I suspect Obama’s small lead in national polls to disappear over the next few days. Then, it will probably remain a very close race up until Election Day. By the way, with 20 million tweets, last night’s debate is the most tweeted about event in U.S. election campaign history.

Debate preview: Form and substance will decide on win or lose

Tomorrow, the first presidential debate will be held at the University of Denver in the swing state of Colorado. This is an important rendez-vous between the candidates and the voters. Last election, around 50 million Americans tuned in to watch one of the debates. In addition to that, the debates usually dominate the news cycle for the next few days. Every critical word and every blunder will be repeated over and over again in newspapers and on television. Voters like debates because it’s a rare opportunity to see the two candidates next to each, which allows direct comparison. After all, election campaigns are about showing contrast. If there is no difference between candidate A and candidate B, why bother to vote?

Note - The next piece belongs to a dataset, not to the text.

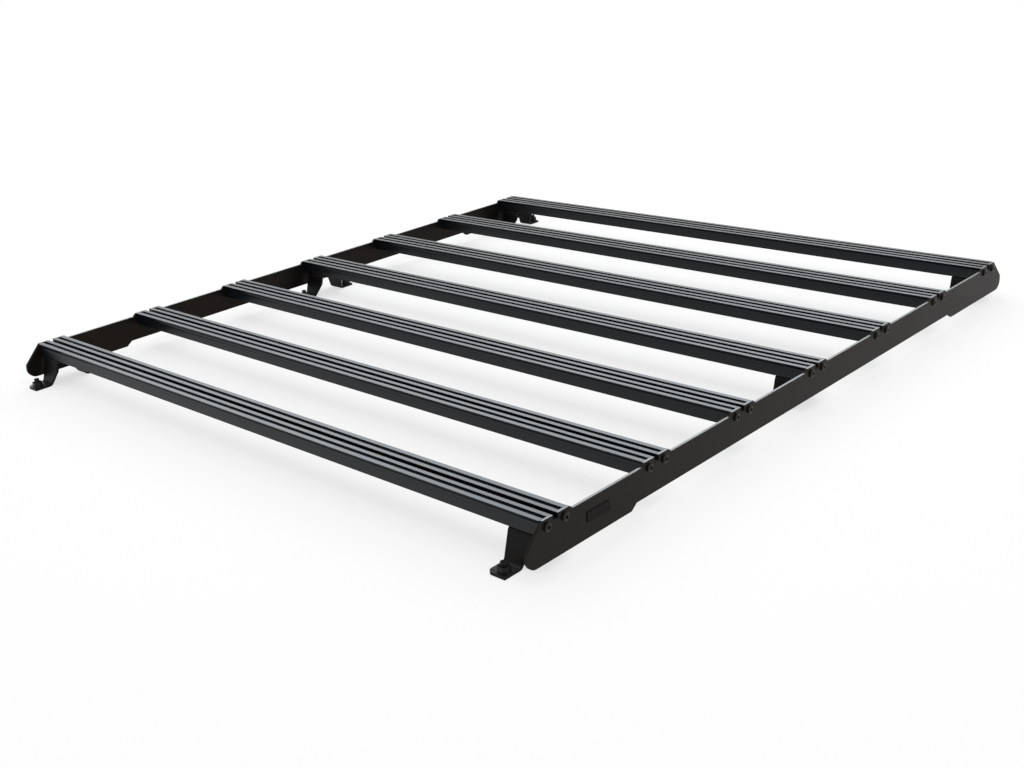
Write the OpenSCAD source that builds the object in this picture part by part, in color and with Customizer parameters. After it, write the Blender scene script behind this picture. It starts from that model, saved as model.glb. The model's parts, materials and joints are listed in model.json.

With this being said, it is of no surprise that Obama and Romney take debate preparation very seriously. Gone are the days when Richard Nixon entered a debate tired from a day of campaigning and completely unprepared, and lost to John F. Kennedy. Nowadays, both candidates invest several days of precious time into training, where a party colleague is usually playing the opponent. Both campaigns usually build the entire podium exactly as it will be in reality in order to get used to the setting. 

I am convinced that in the end, both form and substance decide on who wins or loses. A candidate has to be very careful what he says, but he also has to consider how he says it. Incidents like when George H. W. Bush kept checking his watch in 1992 do not leave a good impression with the public. As another example, Al Gore came across as arrogant in 2000. 

As part of the debate preparation, it is important for each campaign to come up with a strategy what it wants to achieve with the debate. With Mitt Romney lagging behind in the polls, nationwide and in most important swing states, it is clear that he will have to take an offensive stand in the debate. He has to shake things up and change the dynamics of the campaign. Obama, on the other hand, can concentrate for a good part on avoiding major mistakes and selling his record. 

In the last few days, both campaigns have also been busy playing the “expectations game” praising the abilities of the opposite candidate. By doing this, the campaigns try to lower the expectations for the performance of their candidate. This way, it is easier for the candidate to exceed expectations and it’s more likely that he will be declared the winner of the debate. It was the team of George W. Bush in 2000 which started this. After days of downplaying expectations, it was already considered a victory that Bush simply survived the debate against Al Gore. In this year’s race, both campaigns remember that lesson. Indeed, one hears Obama’s people calling Romney “quick, polished and ready to punch against the president” and Romney describing Obama as a “uniquely gifted speaker”. 

All things considered, evidence shows that challenger candidates usually have a slight advantage over the incumbent in the first debate because they are being taken more serious by the public than ever before. It remains to be seen whether Romney will be able to benefit fully from this advantage. I think that debates are actually better suited to show that a candidate is knowledgeable and ready for the job. But that’s not really Romney’s problem. It is much harder to use debates to make a candidate more likeable, which is what Romney urgently needs to achieve among other things. 

When it’s all said and done, one should not over-estimate the debates either. After all, it is back in 1980 – more than 30 years ago – when a debate has arguably changed the outcome of the election. Most of time, the debates solidify what voters think and feel about the candidates already.